Mit den gesammelten Daten meines Gesundheits-Trackers, den ich u.a. immer für meine Jogging-Runden im Einsatz hatte, konnte ich meinen verantwortungsvollen Umgang mit meiner Gesundheit nachweisen. Ich hielt mich an einen ausgewogenen Spannungsbogen zwischen Aufwärmphase, mäßiger und höchster Belastung im empfohlenen Wechsel und einem Auslaufen vor dem Dehnen, alles perfekt zugeschnitten auf meine Körpergröße und mein Gewicht. Zusätzlich zur gesunden Ernährung, versteht sich. Daneben hatte ich Pluspunkte als Nichtraucher und wegen meines unterdurchschnittlichen Alkoholkonsums. Mein Arzt bescheinigte mir außerdem gute Gene, wodurch die Genesungschancen und vor allem die vollständige Wiederherstellung meiner Arbeitskraft eine günstige Beurteilung erfuhren.

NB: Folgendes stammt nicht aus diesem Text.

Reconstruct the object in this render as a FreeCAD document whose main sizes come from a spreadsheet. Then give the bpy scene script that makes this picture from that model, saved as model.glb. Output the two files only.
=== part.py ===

Ich will gar nicht daran denken, wie es ausgegangen wäre, wenn ich mich an den Kosten hätte beteiligen müssen, weil ich mich nicht gut genug um meine Gesundheit bemüht hätte oder die Erfolgsaussichten einer Wiedereingliederung in den Berufsalltag nicht hoch gewesen wären. Und nicht zu vergessen: wie ich die Reha-Maßnahmen hätte überstehen können, wäre ich nicht vorher schon einigermaßen sportlich gewesen.

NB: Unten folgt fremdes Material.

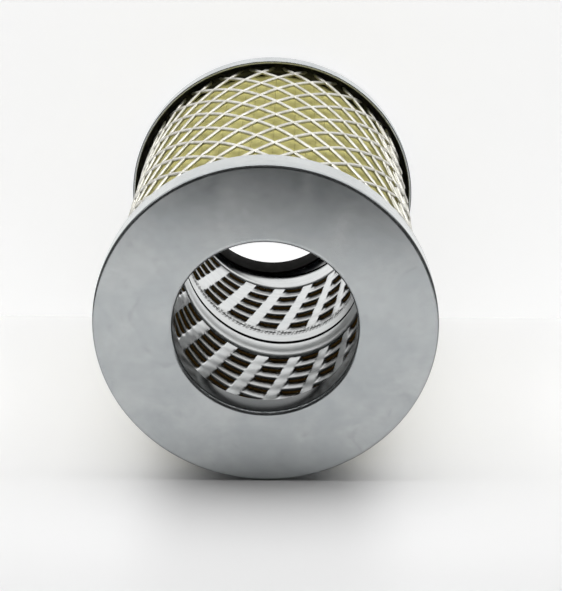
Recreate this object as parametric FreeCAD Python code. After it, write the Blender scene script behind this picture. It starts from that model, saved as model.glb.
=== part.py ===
import FreeCAD, Part
import math
import os

# Pleated filter element. A pack of folded paper stands round a spiral centre tube, an expanded
# metal wrap holds it from outside, and a pressed steel cap closes each end. Sizes are in
# millimetres and +Z is up. The element stands on its rear cap, and the origin is the centre of
# that cap's outer face.

# Overall sizes
element_length = 107.0
cap_radius = 45.0

# Pressed end caps: a flat ring with a skirt outside and a drawn neck inside
cap_sheet = 0.8
front_skirt_depth = 8.4
rear_skirt_depth = 5.5
skirt_corner = 0.7
neck_lip = 1.5
front_neck_bore = 24.2
front_neck_depth = 7.6
rear_neck_depth = 8.6

# Rubber sleeve that lines the rear neck and stands out of its free edge
seal_bore = 24.2
seal_overhang = 1.8

# Adhesive that beds the tube, the pack and the wrap in each cap
bed_depth = 0.8
bed_side_count = 18

# Centre tube: a punched strip wound to a helix, its edges folded together in a lock seam
tube_wall = 0.5
tube_side_count = 18
strip_width = 48.0
seam_height_at_side = 59.6
seam_width = 2.4
seam_rise = 0.7
slot_row_count = 5
slot_row_pitch = 6.4
slot_height = 3.0
slot_length = 14.6
rung_width = 5.0
first_row_below_seam = 10.7
slot_margin = 6.0

# Folded paper
pleat_count = 42
paper_thickness = 0.6
fold_slit = 0.4

# Expanded metal wrap: flat panels between rows of bonds, with a diamond opening on every bend
wrap_thickness = 1.0
diamond_count_around = 13
diamond_count_along = 4
strand_width = 1.5
bond_length = 3.2

# Clearances between neighbours
fit_gap = 0.2
wrap_room = 1.7
pack_gap = 0.3

# Radii and levels that follow from the sizes above
skirt_inside = cap_radius - cap_sheet
front_neck_outside = front_neck_bore + cap_sheet
rear_neck_bore = seal_bore + cap_sheet
rear_neck_outside = rear_neck_bore + cap_sheet
tube_inside = max(front_neck_outside, rear_neck_outside) + fit_gap
tube_outside = tube_inside + tube_wall
wrap_outside = skirt_inside - wrap_room
wrap_inside = wrap_outside - wrap_thickness
wrap_panel_count = 2 * diamond_count_around
pleat_half_angle = math.pi / pleat_count
pack_reach = wrap_inside * math.cos(math.pi / wrap_panel_count) - pack_gap
pack_outside = pack_reach * math.cos(pleat_half_angle)
seam_reach = (tube_outside + seam_rise) / math.cos(math.pi / tube_side_count)
pack_inside = seam_reach + pack_gap
stack_bottom = cap_sheet + bed_depth
stack_length = element_length - 2 * stack_bottom

ORIGIN = FreeCAD.Vector(0, 0, 0)
SIDEWAYS = FreeCAD.Vector(1, 0, 0)
FRONT_SIDE = FreeCAD.Vector(0, 1, 0)
UP = FreeCAD.Vector(0, 0, 1)


def polar(radius, angle, z=0.0):
    return FreeCAD.Vector(radius * math.cos(angle), radius * math.sin(angle), z)


def closed_face(corners):
    return Part.Face(Part.makePolygon(corners + corners[:1]))


def revolved(outline):
    """Solid of revolution about Z from (radius, z) corners."""
    corners = [FreeCAD.Vector(radius, 0, z) for radius, z in outline]
    return closed_face(corners).revolve(ORIGIN, UP, 360)


def upright(corners, z, height):
    """Prism that rises from an outline of XY points."""
    base = [FreeCAD.Vector(point.x, point.y, z) for point in corners]
    return closed_face(base).extrude(UP * height)


def stacked(corners):
    """Prism over the full height between the two adhesive beds."""
    return upright(corners, stack_bottom, stack_length)


def flats(apothem, sides):
    """Corners of a regular outline whose flats lie at the given distance from the axis."""
    step = 2 * math.pi / sides
    corner_radius = apothem / math.cos(step / 2)
    return [polar(corner_radius, (i + 0.5) * step) for i in range(sides)]


def corners_at(radius, sides):
    """Corners of a regular outline whose corners lie at the given radius."""
    step = 2 * math.pi / sides
    return [polar(radius, (i + 0.5) * step) for i in range(sides)]


def pressed_cap(neck_bore, neck_depth, skirt_depth):
    """Skirt, flat ring and drawn neck in one sheet, with the outer face up at z = 0."""
    neck_outside = neck_bore + cap_sheet
    return revolved([
        (cap_radius, -skirt_depth),
        (cap_radius, -skirt_corner),
        (cap_radius - skirt_corner, 0),
        (neck_bore + neck_lip, 0),
        (neck_bore, -neck_lip),
        (neck_bore, -neck_depth),
        (neck_outside, -neck_depth),
        (neck_outside, -cap_sheet),
        (skirt_inside, -cap_sheet),
        (skirt_inside, -skirt_depth),
    ])


def front_end_cap():
    cap = pressed_cap(front_neck_bore, front_neck_depth, front_skirt_depth)
    cap.translate(UP * element_length)
    return cap


def rear_end_cap():
    cap = pressed_cap(rear_neck_bore, rear_neck_depth, rear_skirt_depth)
    cap.rotate(ORIGIN, SIDEWAYS, 180)
    return cap


def bore_seal():
    sleeve_top = rear_neck_depth + seal_overhang
    return revolved([
        (seal_bore, neck_lip),
        (seal_bore, sleeve_top),
        (rear_neck_bore, sleeve_top),
        (rear_neck_bore, neck_lip),
    ])


def adhesive_bed(z, neck_outside):
    """Poured ring between neck and skirt, against the cap's inner face."""
    rim = corners_at(skirt_inside - fit_gap, bed_side_count)
    hole = flats(neck_outside + fit_gap, bed_side_count)
    return upright(rim, z, bed_depth).cut(upright(hole, z, bed_depth))


def rear_adhesive_bed():
    return adhesive_bed(cap_sheet, rear_neck_outside)


def front_adhesive_bed():
    return adhesive_bed(element_length - stack_bottom, front_neck_outside)


def pleat_point(pleat, radius, side, inset=0.0):
    """Point on one side of a pleat, half the slit and an inset short of the next pleat."""
    middle = (pleat + 0.5) * 2 * pleat_half_angle
    half_width = radius * math.tan(pleat_half_angle) - fold_slit / 2 - inset
    return polar(radius, middle) + polar(side * half_width, middle + math.pi / 2)


def pleat_pack():
    """One sheet folded into a closed ring, with broad outer folds that nearly touch."""
    outer_face = []
    inner_face = []
    for pleat in range(pleat_count):
        fold_angle = (pleat + 1) * 2 * pleat_half_angle
        outer_face.append(pleat_point(pleat, pack_outside, -1))
        outer_face.append(pleat_point(pleat, pack_outside, 1))
        outer_face.append(polar(pack_inside + paper_thickness, fold_angle))
        inner_face.append(pleat_point(pleat, pack_inside, -1, paper_thickness))
        inner_face.append(pleat_point(pleat, pack_outside - paper_thickness, -1, paper_thickness))
        inner_face.append(pleat_point(pleat, pack_outside - paper_thickness, 1, paper_thickness))
        inner_face.append(pleat_point(pleat, pack_inside, 1, paper_thickness))
    return stacked(outer_face).cut(stacked(inner_face))


def helix_lean():
    """Angle by which the wound strip leans from square to the axis."""
    return math.asin(strip_width / (2 * math.pi * tube_inside))


def strip_place(along, across):
    """Angle and height on the tube of a point of the flat strip, measured from the seam."""
    lean = helix_lean()
    angle = (along * math.cos(lean) - across * math.sin(lean)) / tube_inside
    return math.pi / 2 + angle, seam_height_at_side + along * math.sin(lean) + across * math.cos(lean)


def slot_punches():
    """Straight punches, in columns square to the strip, wherever the tube stands free."""
    column_pitch = slot_length + rung_width
    turn = 2 * math.pi * tube_inside / math.cos(helix_lean())
    columns = math.ceil(element_length / strip_width * turn / column_pitch)
    lowest = rear_neck_depth + seal_overhang + slot_margin
    highest = element_length - front_neck_depth - slot_margin
    corner = FreeCAD.Vector(-slot_length / 2, tube_inside / 2, -slot_height / 2)
    punches = []
    for column in range(-columns, columns):
        for row in range(slot_row_count):
            across = -first_row_below_seam - row * slot_row_pitch
            angle, z = strip_place(column * column_pitch, across)
            if not lowest < z < highest:
                continue
            punch = Part.makeBox(slot_length, tube_outside, slot_height, corner)
            punch.rotate(ORIGIN, FRONT_SIDE, math.degrees(helix_lean()))
            punch.rotate(ORIGIN, UP, math.degrees(angle - math.pi / 2))
            punch.translate(UP * z)
            punches.append(punch)
    return punches


def lock_seam():
    """Folded ridge that follows the strip's edge, bent at the tube's own corners."""
    step = 2 * math.pi / tube_side_count
    lead = strip_width / math.cos(helix_lean())
    seam_start = seam_height_at_side - lead / 4
    low = stack_bottom + seam_width
    high = element_length - stack_bottom - seam_width
    corner_rise = lead / tube_side_count
    first_corner = math.ceil((low - seam_start) / corner_rise)
    last_corner = math.floor((high - seam_start) / corner_rise)
    inner_radius = (tube_outside - tube_wall / 2) / math.cos(step / 2)
    outer_radius = seam_reach
    sections = []
    for corner in range(first_corner, last_corner):
        angle = step / 2 + corner * step
        z = seam_start + corner_rise / 2 + corner * corner_rise
        sections.append(Part.makePolygon([
            polar(inner_radius, angle, z - seam_width / 2),
            polar(outer_radius, angle, z - seam_width / 2),
            polar(outer_radius, angle, z + seam_width / 2),
            polar(inner_radius, angle, z + seam_width / 2),
            polar(inner_radius, angle, z - seam_width / 2),
        ]))
    return Part.makeLoft(sections, True, True)


def centre_tube():
    shell = stacked(flats(tube_outside, tube_side_count)).cut(stacked(flats(tube_inside, tube_side_count)))
    return shell.cut(slot_punches()).fuse(lock_seam()).removeSplitter()


def diamond_punch(height_centre, angle, half_wide, half_tall):
    """Punch for one opening, with its long point pair along the axis."""
    back = wrap_inside / 2
    corners = [
        FreeCAD.Vector(back, -half_wide, height_centre),
        FreeCAD.Vector(back, 0, height_centre + half_tall),
        FreeCAD.Vector(back, half_wide, height_centre),
        FreeCAD.Vector(back, 0, height_centre - half_tall),
    ]
    punch = closed_face(corners).extrude(SIDEWAYS * wrap_outside)
    punch.rotate(ORIGIN, UP, math.degrees(angle))
    return punch


def outer_wrap():
    panel_angle = 2 * math.pi / wrap_panel_count
    outline = corners_at(wrap_outside, wrap_panel_count)
    sheet = stacked(outline).cut(stacked(corners_at(wrap_inside, wrap_panel_count)))
    panel_width = 2 * wrap_outside * math.sin(panel_angle / 2)
    pitch = stack_length / diamond_count_along
    half_wide = panel_width - bond_length / 2
    half_tall = pitch / 2 - strand_width
    punches = []
    for bend in range(wrap_panel_count):
        stagger = bend % 2
        for row in range(diamond_count_along + stagger):
            z = stack_bottom + (row + 0.5 - 0.5 * stagger) * pitch
            punches.append(diamond_punch(z, (bend + 0.5) * panel_angle, half_wide, half_tall))
    return sheet.cut(punches)


MAKERS = {
    "front_end_cap": front_end_cap,
    "rear_end_cap": rear_end_cap,
    "bore_seal": bore_seal,
    "front_adhesive_bed": front_adhesive_bed,
    "rear_adhesive_bed": rear_adhesive_bed,
    "centre_tube": centre_tube,
    "pleat_pack": pleat_pack,
    "outer_wrap": outer_wrap,
}


if __name__ == "__main__":
    os.makedirs("parts", exist_ok=True)
    for name, make in MAKERS.items():
        make().exportStep(f"parts/{name}.step")
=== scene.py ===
import math

import bmesh
import bpy
from mathutils import Matrix, Vector, noise


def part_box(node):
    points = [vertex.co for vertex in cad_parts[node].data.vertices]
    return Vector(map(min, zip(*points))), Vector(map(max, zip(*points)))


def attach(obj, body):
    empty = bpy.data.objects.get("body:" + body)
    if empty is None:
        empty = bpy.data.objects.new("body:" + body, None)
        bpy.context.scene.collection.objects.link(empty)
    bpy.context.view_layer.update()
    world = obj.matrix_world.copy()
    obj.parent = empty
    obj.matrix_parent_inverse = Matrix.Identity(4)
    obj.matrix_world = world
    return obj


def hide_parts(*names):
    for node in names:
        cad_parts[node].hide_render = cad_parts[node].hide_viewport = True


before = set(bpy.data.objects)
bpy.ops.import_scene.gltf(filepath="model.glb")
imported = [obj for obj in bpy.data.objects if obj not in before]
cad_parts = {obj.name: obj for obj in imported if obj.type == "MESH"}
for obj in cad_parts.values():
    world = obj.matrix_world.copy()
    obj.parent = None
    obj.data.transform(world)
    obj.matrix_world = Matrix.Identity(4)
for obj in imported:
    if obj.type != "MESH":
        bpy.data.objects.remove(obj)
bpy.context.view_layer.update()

MM = 0.001
FULL_TURN = 2 * math.pi
AXIS = (0, 0, 1)
CENTRE = (0, 0, 0)

# Distances under which points are merged
same_point = 0.001 * MM
same_strip_point = 0.01 * MM
same_fold_point = 0.02 * MM

# Sizes that come from the fixed frame
front_low, front_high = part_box("front_end_cap")
rear_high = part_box("rear_end_cap")[1]
seal_low, seal_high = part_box("bore_seal")
tube_low, tube_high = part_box("centre_tube")
pack_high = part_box("pleat_pack")[1]
wrap_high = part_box("outer_wrap")[1]
bed_low, bed_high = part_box("rear_adhesive_bed")
length = front_high.z
cap_radius = front_high.x
front_skirt_depth = length - front_low.z
rear_neck_depth = rear_high.z
stack_bottom = tube_low.z
stack_top = tube_high.z
wrap_outside = wrap_high.y
seal_outside = seal_high.x
bed_depth = bed_high.z - bed_low.z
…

Als ich nach qualvollen Monaten harten Physiotrainings und speziell zusammengestellter, nicht gerade leckerer Aufbaukost mühsam zu meinem alten Lebensstandard zurückfand, wollte ich natürlich dort weitermachen, wo ich aufgehört hatte. Schließlich war ich physisch geheilt und wieder ausreichend fit. Außer der dünnen Metallplatte, die meine Schädeldecke stabilisierte, war ich ganz der alte, so dass im Grunde nichts dagegen sprach.
Dachte ich.
1
Während ich wieder einmal über jenen schicksalhaften Tag in meiner Vergangenheit sinnierte, wartete ich in der Schlange an der Supermarktkasse. Das war inzwischen äußerst ungewöhnlich, da man üblicherweise per Funk die Waren scannte und bargeldlos bezahlte. Wahrscheinlich hatte irgendwer nicht mehr genügend Guthaben auf seinem Chip oder kein Smartphone dabei, so dass eine echte Kassiererin in Aktion treten musste.

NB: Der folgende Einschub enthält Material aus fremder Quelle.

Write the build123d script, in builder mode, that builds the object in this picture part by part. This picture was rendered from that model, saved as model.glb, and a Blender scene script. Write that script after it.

Ich seufzte und sah auf meine Uhr. 19:20 Uhr. Keine neuen Mails. Mittwoch, 17.03., mit einer Regenwahrscheinlichkeit von 45% bei aktuellen 12 Grad Celsius und bewölktem Himmel. Durch die Warterei wechselte meine Herzfrequenz in den gelben Bereich, weshalb die Wetterinformationen zugunsten einer entsprechenden Warnmeldung ausgeblendet wurden. Da ich mich nicht im Fitness-Modus befand, registrierte das System meine erhöhten Werte als alarmierend. Mich beunruhigte das aber keineswegs, denn ich hasste unnötiges Warten und führte meine gesteigerte Herzfrequenz auf meine Ungeduld zurück.